# Dataset excerpt:
begin

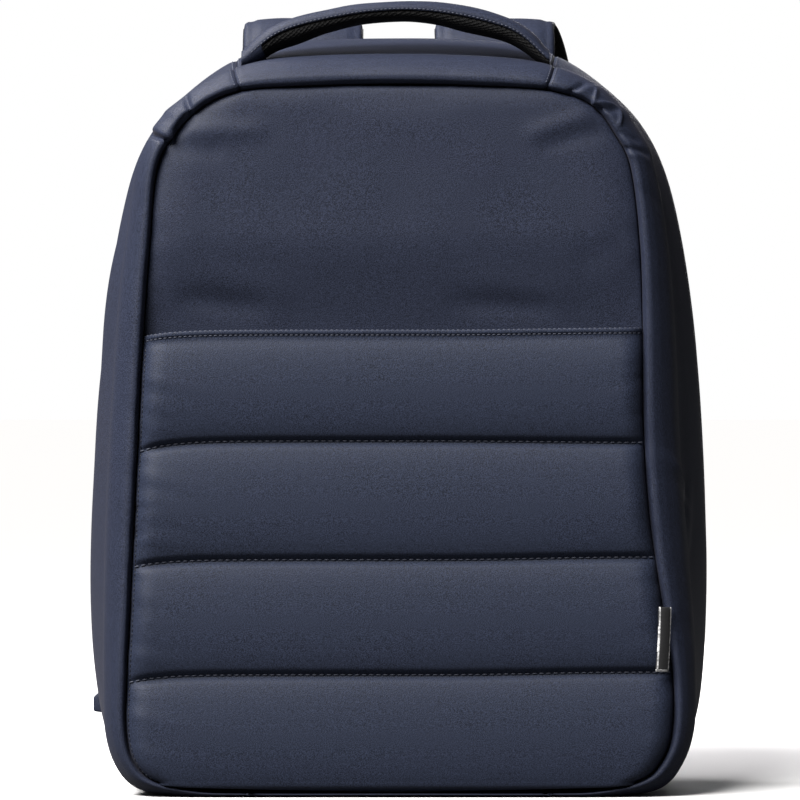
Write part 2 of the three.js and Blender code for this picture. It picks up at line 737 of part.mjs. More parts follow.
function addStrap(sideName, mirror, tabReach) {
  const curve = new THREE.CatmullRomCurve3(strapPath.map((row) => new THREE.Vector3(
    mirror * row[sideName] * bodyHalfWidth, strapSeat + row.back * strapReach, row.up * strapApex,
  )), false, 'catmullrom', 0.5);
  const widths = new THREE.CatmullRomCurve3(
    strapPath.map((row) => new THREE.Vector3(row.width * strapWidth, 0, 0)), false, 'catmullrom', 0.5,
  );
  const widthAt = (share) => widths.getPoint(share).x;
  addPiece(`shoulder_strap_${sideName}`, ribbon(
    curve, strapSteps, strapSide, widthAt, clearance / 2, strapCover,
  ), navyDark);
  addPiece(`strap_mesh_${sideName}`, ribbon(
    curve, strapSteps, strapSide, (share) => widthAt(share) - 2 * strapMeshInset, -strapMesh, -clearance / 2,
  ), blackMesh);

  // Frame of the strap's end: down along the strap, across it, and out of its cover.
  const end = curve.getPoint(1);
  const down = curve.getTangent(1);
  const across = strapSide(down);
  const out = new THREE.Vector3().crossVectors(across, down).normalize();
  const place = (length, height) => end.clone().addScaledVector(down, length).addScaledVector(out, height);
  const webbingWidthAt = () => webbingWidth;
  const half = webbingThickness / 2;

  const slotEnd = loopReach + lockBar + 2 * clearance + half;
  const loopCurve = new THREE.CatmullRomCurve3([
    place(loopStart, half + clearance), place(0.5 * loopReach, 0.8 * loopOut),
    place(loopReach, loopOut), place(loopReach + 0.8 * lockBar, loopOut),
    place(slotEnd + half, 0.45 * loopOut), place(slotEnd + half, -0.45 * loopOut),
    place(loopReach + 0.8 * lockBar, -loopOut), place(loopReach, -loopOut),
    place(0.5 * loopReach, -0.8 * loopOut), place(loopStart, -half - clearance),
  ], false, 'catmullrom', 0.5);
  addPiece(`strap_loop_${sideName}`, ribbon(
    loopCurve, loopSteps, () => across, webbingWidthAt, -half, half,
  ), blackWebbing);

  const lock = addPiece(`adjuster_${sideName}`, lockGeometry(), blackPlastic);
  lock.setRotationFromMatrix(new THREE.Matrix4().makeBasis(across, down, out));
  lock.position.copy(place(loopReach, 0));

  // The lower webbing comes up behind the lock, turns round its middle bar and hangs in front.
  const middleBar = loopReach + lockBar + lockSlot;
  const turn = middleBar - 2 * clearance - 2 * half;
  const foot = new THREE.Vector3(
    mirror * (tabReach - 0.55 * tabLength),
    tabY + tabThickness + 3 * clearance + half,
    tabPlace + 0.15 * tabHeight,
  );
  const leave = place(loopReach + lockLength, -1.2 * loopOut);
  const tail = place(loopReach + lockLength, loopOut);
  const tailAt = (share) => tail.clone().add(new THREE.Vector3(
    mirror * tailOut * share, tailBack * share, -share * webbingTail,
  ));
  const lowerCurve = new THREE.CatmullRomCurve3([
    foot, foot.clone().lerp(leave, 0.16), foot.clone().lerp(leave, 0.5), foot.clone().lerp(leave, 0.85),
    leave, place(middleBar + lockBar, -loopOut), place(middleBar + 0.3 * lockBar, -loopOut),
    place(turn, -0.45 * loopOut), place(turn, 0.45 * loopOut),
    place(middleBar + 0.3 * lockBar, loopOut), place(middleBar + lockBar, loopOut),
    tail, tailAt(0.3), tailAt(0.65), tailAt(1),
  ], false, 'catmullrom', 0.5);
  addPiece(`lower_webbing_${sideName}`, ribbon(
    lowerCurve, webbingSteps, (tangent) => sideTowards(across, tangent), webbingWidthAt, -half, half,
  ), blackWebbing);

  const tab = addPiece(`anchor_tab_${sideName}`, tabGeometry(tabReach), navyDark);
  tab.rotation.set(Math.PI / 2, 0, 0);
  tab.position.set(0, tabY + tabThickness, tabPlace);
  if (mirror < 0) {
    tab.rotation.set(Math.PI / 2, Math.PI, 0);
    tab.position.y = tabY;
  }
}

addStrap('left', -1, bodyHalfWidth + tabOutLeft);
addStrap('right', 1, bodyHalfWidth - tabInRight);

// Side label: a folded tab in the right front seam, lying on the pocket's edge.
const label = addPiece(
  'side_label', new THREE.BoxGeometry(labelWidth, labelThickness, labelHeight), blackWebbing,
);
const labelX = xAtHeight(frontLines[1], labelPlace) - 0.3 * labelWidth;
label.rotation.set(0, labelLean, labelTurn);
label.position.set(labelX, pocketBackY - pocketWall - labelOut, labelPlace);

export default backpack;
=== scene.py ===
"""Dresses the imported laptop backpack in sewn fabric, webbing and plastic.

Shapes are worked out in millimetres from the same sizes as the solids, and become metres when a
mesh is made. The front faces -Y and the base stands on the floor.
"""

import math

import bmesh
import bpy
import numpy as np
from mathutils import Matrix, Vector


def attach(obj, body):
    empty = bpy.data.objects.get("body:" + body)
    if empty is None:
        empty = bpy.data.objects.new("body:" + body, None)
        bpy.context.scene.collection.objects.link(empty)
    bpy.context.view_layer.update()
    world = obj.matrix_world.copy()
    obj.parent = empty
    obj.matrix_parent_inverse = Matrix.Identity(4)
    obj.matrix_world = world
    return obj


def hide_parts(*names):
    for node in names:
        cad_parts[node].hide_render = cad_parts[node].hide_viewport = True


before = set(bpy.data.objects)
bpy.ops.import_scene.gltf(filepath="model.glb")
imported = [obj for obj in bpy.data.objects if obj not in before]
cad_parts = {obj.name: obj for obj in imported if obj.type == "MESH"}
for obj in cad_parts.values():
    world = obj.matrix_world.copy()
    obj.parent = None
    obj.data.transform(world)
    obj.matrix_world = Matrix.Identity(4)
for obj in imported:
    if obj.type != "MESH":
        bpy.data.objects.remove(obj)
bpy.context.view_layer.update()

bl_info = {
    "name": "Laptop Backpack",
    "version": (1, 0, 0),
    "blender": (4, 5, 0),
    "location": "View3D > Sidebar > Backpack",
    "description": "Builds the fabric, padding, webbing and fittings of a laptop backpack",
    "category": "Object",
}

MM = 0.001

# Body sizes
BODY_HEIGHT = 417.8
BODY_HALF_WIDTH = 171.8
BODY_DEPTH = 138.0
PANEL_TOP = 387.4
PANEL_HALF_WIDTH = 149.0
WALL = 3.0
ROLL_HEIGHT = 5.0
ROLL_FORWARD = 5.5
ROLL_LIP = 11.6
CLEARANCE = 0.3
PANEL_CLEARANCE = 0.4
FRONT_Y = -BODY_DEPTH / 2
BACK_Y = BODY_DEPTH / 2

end

# The exercise:
Write out the data again, exactly and in full.

# Answer to the exercise:
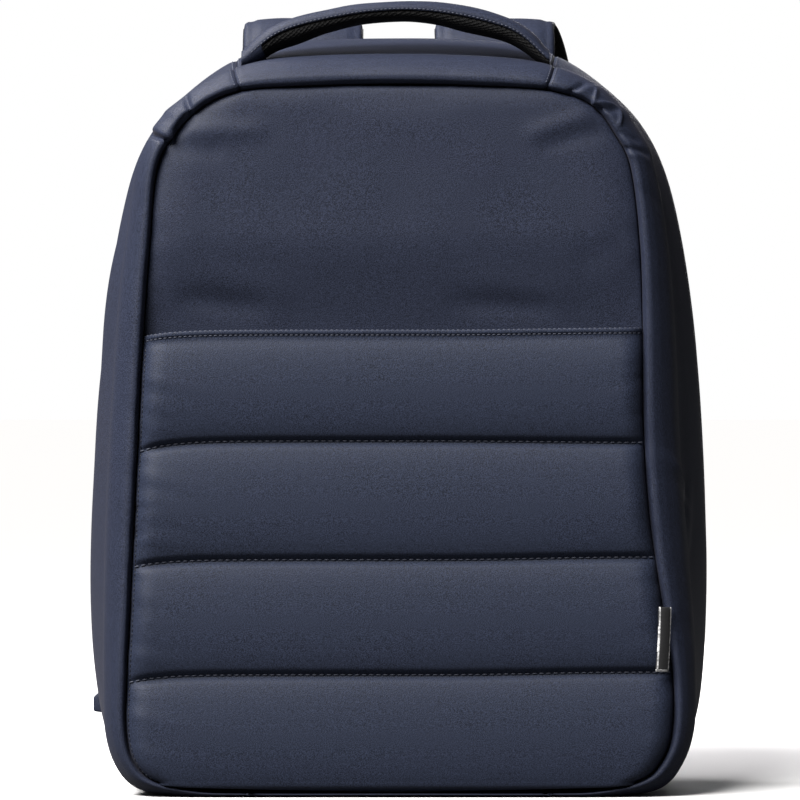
Write part 2 of the three.js and Blender code for this picture. It picks up at line 737 of part.mjs. More parts follow.
function addStrap(sideName, mirror, tabReach) {
  const curve = new THREE.CatmullRomCurve3(strapPath.map((row) => new THREE.Vector3(
    mirror * row[sideName] * bodyHalfWidth, strapSeat + row.back * strapReach, row.up * strapApex,
  )), false, 'catmullrom', 0.5);
  const widths = new THREE.CatmullRomCurve3(
    strapPath.map((row) => new THREE.Vector3(row.width * strapWidth, 0, 0)), false, 'catmullrom', 0.5,
  );
  const widthAt = (share) => widths.getPoint(share).x;
  addPiece(`shoulder_strap_${sideName}`, ribbon(
    curve, strapSteps, strapSide, widthAt, clearance / 2, strapCover,
  ), navyDark);
  addPiece(`strap_mesh_${sideName}`, ribbon(
    curve, strapSteps, strapSide, (share) => widthAt(share) - 2 * strapMeshInset, -strapMesh, -clearance / 2,
  ), blackMesh);

  // Frame of the strap's end: down along the strap, across it, and out of its cover.
  const end = curve.getPoint(1);
  const down = curve.getTangent(1);
  const across = strapSide(down);
  const out = new THREE.Vector3().crossVectors(across, down).normalize();
  const place = (length, height) => end.clone().addScaledVector(down, length).addScaledVector(out, height);
  const webbingWidthAt = () => webbingWidth;
  const half = webbingThickness / 2;

  const slotEnd = loopReach + lockBar + 2 * clearance + half;
  const loopCurve = new THREE.CatmullRomCurve3([
    place(loopStart, half + clearance), place(0.5 * loopReach, 0.8 * loopOut),
    place(loopReach, loopOut), place(loopReach + 0.8 * lockBar, loopOut),
    place(slotEnd + half, 0.45 * loopOut), place(slotEnd + half, -0.45 * loopOut),
    place(loopReach + 0.8 * lockBar, -loopOut), place(loopReach, -loopOut),
    place(0.5 * loopReach, -0.8 * loopOut), place(loopStart, -half - clearance),
  ], false, 'catmullrom', 0.5);
  addPiece(`strap_loop_${sideName}`, ribbon(
    loopCurve, loopSteps, () => across, webbingWidthAt, -half, half,
  ), blackWebbing);

  const lock = addPiece(`adjuster_${sideName}`, lockGeometry(), blackPlastic);
  lock.setRotationFromMatrix(new THREE.Matrix4().makeBasis(across, down, out));
  lock.position.copy(place(loopReach, 0));

  // The lower webbing comes up behind the lock, turns round its middle bar and hangs in front.
  const middleBar = loopReach + lockBar + lockSlot;
  const turn = middleBar - 2 * clearance - 2 * half;
  const foot = new THREE.Vector3(
    mirror * (tabReach - 0.55 * tabLength),
    tabY + tabThickness + 3 * clearance + half,
    tabPlace + 0.15 * tabHeight,
  );
  const leave = place(loopReach + lockLength, -1.2 * loopOut);
  const tail = place(loopReach + lockLength, loopOut);
  const tailAt = (share) => tail.clone().add(new THREE.Vector3(
    mirror * tailOut * share, tailBack * share, -share * webbingTail,
  ));
  const lowerCurve = new THREE.CatmullRomCurve3([
    foot, foot.clone().lerp(leave, 0.16), foot.clone().lerp(leave, 0.5), foot.clone().lerp(leave, 0.85),
    leave, place(middleBar + lockBar, -loopOut), place(middleBar + 0.3 * lockBar, -loopOut),
    place(turn, -0.45 * loopOut), place(turn, 0.45 * loopOut),
    place(middleBar + 0.3 * lockBar, loopOut), place(middleBar + lockBar, loopOut),
    tail, tailAt(0.3), tailAt(0.65), tailAt(1),
  ], false, 'catmullrom', 0.5);
  addPiece(`lower_webbing_${sideName}`, ribbon(
    lowerCurve, webbingSteps, (tangent) => sideTowards(across, tangent), webbingWidthAt, -half, half,
  ), blackWebbing);

  const tab = addPiece(`anchor_tab_${sideName}`, tabGeometry(tabReach), navyDark);
  tab.rotation.set(Math.PI / 2, 0, 0);
  tab.position.set(0, tabY + tabThickness, tabPlace);
  if (mirror < 0) {
    tab.rotation.set(Math.PI / 2, Math.PI, 0);
    tab.position.y = tabY;
  }
}

addStrap('left', -1, bodyHalfWidth + tabOutLeft);
addStrap('right', 1, bodyHalfWidth - tabInRight);

// Side label: a folded tab in the right front seam, lying on the pocket's edge.
const label = addPiece(
  'side_label', new THREE.BoxGeometry(labelWidth, labelThickness, labelHeight), blackWebbing,
);
const labelX = xAtHeight(frontLines[1], labelPlace) - 0.3 * labelWidth;
label.rotation.set(0, labelLean, labelTurn);
label.position.set(labelX, pocketBackY - pocketWall - labelOut, labelPlace);

export default backpack;
=== scene.py ===
"""Dresses the imported laptop backpack in sewn fabric, webbing and plastic.

Shapes are worked out in millimetres from the same sizes as the solids, and become metres when a
mesh is made. The front faces -Y and the base stands on the floor.
"""

import math

import bmesh
import bpy
import numpy as np
from mathutils import Matrix, Vector


def attach(obj, body):
    empty = bpy.data.objects.get("body:" + body)
    if empty is None:
        empty = bpy.data.objects.new("body:" + body, None)
        bpy.context.scene.collection.objects.link(empty)
    bpy.context.view_layer.update()
    world = obj.matrix_world.copy()
    obj.parent = empty
    obj.matrix_parent_inverse = Matrix.Identity(4)
    obj.matrix_world = world
    return obj


def hide_parts(*names):
    for node in names:
        cad_parts[node].hide_render = cad_parts[node].hide_viewport = True


before = set(bpy.data.objects)
bpy.ops.import_scene.gltf(filepath="model.glb")
imported = [obj for obj in bpy.data.objects if obj not in before]
cad_parts = {obj.name: obj for obj in imported if obj.type == "MESH"}
for obj in cad_parts.values():
    world = obj.matrix_world.copy()
    obj.parent = None
    obj.data.transform(world)
    obj.matrix_world = Matrix.Identity(4)
for obj in imported:
    if obj.type != "MESH":
        bpy.data.objects.remove(obj)
bpy.context.view_layer.update()

bl_info = {
    "name": "Laptop Backpack",
    "version": (1, 0, 0),
    "blender": (4, 5, 0),
    "location": "View3D > Sidebar > Backpack",
    "description": "Builds the fabric, padding, webbing and fittings of a laptop backpack",
    "category": "Object",
}

MM = 0.001

# Body sizes
BODY_HEIGHT = 417.8
BODY_HALF_WIDTH = 171.8
BODY_DEPTH = 138.0
PANEL_TOP = 387.4
PANEL_HALF_WIDTH = 149.0
WALL = 3.0
ROLL_HEIGHT = 5.0
ROLL_FORWARD = 5.5
ROLL_LIP = 11.6
CLEARANCE = 0.3
PANEL_CLEARANCE = 0.4
FRONT_Y = -BODY_DEPTH / 2
BACK_Y = BODY_DEPTH / 2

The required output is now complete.